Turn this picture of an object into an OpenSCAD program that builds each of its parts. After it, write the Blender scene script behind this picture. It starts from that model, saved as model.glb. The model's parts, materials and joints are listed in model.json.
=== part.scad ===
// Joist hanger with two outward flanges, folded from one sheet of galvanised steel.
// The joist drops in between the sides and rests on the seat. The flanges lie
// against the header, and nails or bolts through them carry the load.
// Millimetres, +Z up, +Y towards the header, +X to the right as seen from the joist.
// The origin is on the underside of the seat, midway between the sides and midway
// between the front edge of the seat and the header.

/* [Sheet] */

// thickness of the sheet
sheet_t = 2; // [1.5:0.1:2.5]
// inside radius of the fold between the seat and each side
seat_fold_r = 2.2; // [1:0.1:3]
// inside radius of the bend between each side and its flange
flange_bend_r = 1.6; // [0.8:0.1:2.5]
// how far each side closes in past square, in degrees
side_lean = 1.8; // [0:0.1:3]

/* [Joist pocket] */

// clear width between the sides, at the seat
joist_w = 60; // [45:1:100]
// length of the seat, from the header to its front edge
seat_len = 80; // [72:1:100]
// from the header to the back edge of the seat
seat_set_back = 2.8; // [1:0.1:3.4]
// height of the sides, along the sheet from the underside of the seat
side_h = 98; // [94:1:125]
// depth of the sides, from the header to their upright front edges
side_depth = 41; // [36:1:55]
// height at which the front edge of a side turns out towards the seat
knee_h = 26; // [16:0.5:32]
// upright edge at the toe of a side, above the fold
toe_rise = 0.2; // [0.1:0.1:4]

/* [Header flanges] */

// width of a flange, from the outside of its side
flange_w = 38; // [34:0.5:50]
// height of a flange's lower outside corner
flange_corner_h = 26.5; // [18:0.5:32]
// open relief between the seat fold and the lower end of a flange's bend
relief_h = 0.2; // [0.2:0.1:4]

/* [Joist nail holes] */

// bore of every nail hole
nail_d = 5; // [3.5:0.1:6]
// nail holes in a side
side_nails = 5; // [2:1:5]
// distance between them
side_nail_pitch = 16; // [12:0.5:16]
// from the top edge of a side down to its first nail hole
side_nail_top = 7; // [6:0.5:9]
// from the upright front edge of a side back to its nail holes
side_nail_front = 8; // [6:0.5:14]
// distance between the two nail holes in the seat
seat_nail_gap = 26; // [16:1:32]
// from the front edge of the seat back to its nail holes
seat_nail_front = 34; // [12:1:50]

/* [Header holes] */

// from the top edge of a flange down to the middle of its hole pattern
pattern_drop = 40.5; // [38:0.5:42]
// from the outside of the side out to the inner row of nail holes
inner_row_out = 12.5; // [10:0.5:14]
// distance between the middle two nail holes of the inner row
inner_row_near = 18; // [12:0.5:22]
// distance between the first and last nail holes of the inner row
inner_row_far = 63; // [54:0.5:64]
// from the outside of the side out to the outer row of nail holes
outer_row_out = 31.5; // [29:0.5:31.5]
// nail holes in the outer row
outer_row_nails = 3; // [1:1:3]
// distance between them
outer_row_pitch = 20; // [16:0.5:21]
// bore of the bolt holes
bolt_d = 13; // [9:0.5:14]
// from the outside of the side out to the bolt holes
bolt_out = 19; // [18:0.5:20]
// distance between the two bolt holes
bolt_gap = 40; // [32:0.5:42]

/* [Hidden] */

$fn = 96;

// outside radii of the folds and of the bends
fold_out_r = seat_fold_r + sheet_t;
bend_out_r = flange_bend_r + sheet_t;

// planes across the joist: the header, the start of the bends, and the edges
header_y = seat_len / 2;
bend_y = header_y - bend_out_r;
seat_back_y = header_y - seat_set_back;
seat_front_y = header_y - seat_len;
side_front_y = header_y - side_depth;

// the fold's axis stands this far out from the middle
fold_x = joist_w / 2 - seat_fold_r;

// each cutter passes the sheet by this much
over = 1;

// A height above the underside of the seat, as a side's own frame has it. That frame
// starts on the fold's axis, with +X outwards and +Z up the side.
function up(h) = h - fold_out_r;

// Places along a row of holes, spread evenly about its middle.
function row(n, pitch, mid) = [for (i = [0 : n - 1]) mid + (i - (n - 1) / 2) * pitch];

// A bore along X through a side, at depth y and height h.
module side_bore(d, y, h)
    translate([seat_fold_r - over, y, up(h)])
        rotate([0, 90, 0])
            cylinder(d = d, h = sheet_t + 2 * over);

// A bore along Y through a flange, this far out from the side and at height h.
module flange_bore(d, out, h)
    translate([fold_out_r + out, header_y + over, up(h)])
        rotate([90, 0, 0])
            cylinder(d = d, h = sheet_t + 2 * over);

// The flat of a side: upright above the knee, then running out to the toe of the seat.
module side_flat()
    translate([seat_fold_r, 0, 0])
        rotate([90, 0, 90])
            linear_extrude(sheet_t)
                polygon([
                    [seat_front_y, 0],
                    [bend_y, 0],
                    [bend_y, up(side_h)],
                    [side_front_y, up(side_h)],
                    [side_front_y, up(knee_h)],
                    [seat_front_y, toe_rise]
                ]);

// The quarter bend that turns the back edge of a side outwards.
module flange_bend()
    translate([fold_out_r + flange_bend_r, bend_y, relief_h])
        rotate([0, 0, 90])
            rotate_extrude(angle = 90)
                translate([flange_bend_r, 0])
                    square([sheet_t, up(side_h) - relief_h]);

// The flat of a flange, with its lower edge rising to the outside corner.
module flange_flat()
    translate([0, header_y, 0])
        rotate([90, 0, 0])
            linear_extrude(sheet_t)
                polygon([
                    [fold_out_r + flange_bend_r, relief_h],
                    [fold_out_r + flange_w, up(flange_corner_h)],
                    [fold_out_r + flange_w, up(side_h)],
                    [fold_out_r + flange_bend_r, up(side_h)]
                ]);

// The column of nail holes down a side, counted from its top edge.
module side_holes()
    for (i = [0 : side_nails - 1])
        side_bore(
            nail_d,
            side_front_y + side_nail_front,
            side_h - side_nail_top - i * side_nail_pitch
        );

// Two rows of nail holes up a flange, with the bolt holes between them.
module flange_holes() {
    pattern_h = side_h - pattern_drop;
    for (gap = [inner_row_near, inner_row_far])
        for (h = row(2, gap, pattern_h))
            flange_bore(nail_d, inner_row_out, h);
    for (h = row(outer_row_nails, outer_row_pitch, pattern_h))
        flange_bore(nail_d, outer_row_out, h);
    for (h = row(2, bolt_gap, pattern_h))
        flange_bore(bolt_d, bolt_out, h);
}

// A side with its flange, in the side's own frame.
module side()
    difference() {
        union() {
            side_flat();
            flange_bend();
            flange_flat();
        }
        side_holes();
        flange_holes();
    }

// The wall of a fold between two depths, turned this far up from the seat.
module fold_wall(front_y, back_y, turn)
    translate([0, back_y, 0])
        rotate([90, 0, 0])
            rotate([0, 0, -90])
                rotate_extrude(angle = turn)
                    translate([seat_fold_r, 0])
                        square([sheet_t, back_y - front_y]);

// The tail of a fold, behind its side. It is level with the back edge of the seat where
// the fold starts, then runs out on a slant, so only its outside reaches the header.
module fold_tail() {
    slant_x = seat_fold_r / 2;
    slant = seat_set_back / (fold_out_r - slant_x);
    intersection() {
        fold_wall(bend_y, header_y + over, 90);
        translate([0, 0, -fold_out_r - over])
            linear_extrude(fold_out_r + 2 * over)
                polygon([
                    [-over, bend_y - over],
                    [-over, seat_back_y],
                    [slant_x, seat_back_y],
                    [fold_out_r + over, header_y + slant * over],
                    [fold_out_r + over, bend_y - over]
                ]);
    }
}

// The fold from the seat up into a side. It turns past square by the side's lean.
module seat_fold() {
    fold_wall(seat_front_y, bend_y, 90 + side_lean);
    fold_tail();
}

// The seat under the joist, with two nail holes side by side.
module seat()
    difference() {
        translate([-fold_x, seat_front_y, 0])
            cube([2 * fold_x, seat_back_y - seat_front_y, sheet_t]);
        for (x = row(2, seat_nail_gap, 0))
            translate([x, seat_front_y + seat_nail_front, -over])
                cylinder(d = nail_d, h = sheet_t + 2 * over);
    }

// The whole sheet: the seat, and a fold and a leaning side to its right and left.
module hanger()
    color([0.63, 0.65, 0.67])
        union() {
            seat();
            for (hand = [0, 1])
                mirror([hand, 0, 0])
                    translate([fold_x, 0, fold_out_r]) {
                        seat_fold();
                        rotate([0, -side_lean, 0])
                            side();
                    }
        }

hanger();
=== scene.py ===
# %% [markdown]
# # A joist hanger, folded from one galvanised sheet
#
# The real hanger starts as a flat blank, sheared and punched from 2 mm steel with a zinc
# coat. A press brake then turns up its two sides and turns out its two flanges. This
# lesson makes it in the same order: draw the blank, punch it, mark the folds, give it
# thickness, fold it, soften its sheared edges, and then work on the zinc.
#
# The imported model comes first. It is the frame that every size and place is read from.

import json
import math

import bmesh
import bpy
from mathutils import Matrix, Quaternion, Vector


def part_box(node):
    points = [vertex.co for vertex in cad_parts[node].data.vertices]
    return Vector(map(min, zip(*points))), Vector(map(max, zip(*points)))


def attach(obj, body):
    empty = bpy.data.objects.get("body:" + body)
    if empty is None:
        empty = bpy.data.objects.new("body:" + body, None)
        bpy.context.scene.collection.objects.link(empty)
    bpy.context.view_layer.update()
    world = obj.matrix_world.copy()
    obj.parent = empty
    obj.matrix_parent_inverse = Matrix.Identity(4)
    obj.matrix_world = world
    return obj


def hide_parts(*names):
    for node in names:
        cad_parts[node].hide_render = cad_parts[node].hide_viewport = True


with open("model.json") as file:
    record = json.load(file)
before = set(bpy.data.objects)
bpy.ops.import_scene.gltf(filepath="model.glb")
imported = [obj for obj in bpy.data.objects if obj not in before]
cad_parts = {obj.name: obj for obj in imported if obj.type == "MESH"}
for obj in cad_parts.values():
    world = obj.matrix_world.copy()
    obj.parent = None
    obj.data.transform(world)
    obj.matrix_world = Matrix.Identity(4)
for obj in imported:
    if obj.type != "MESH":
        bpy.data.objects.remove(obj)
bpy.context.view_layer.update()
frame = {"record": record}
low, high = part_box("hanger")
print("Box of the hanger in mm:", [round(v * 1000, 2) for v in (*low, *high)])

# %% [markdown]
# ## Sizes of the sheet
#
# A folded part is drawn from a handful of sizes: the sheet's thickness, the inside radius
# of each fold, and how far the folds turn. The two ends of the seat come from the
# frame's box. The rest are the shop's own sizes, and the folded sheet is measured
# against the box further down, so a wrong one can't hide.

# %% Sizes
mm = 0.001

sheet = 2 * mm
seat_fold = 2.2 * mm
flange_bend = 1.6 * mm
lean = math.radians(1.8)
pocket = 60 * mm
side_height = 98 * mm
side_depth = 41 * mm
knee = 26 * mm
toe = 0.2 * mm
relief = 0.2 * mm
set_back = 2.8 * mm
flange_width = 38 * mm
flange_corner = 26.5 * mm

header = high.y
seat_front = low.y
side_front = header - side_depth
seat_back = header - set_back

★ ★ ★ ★

WORK INSTRUCTIONS
Look back at the data above. Transcribe exactly the lines starting at the line that contains "obj.matrix_world = world" and ending at the line that contains "obj.data.transform(world)".

ANSWER
    obj.matrix_world = world
    return obj


def hide_parts(*names):
    for node in names:
        cad_parts[node].hide_render = cad_parts[node].hide_viewport = True


with open("model.json") as file:
    record = json.load(file)
before = set(bpy.data.objects)
bpy.ops.import_scene.gltf(filepath="model.glb")
imported = [obj for obj in bpy.data.objects if obj not in before]
cad_parts = {obj.name: obj for obj in imported if obj.type == "MESH"}
for obj in cad_parts.values():
    world = obj.matrix_world.copy()
    obj.parent = None
    obj.data.transform(world)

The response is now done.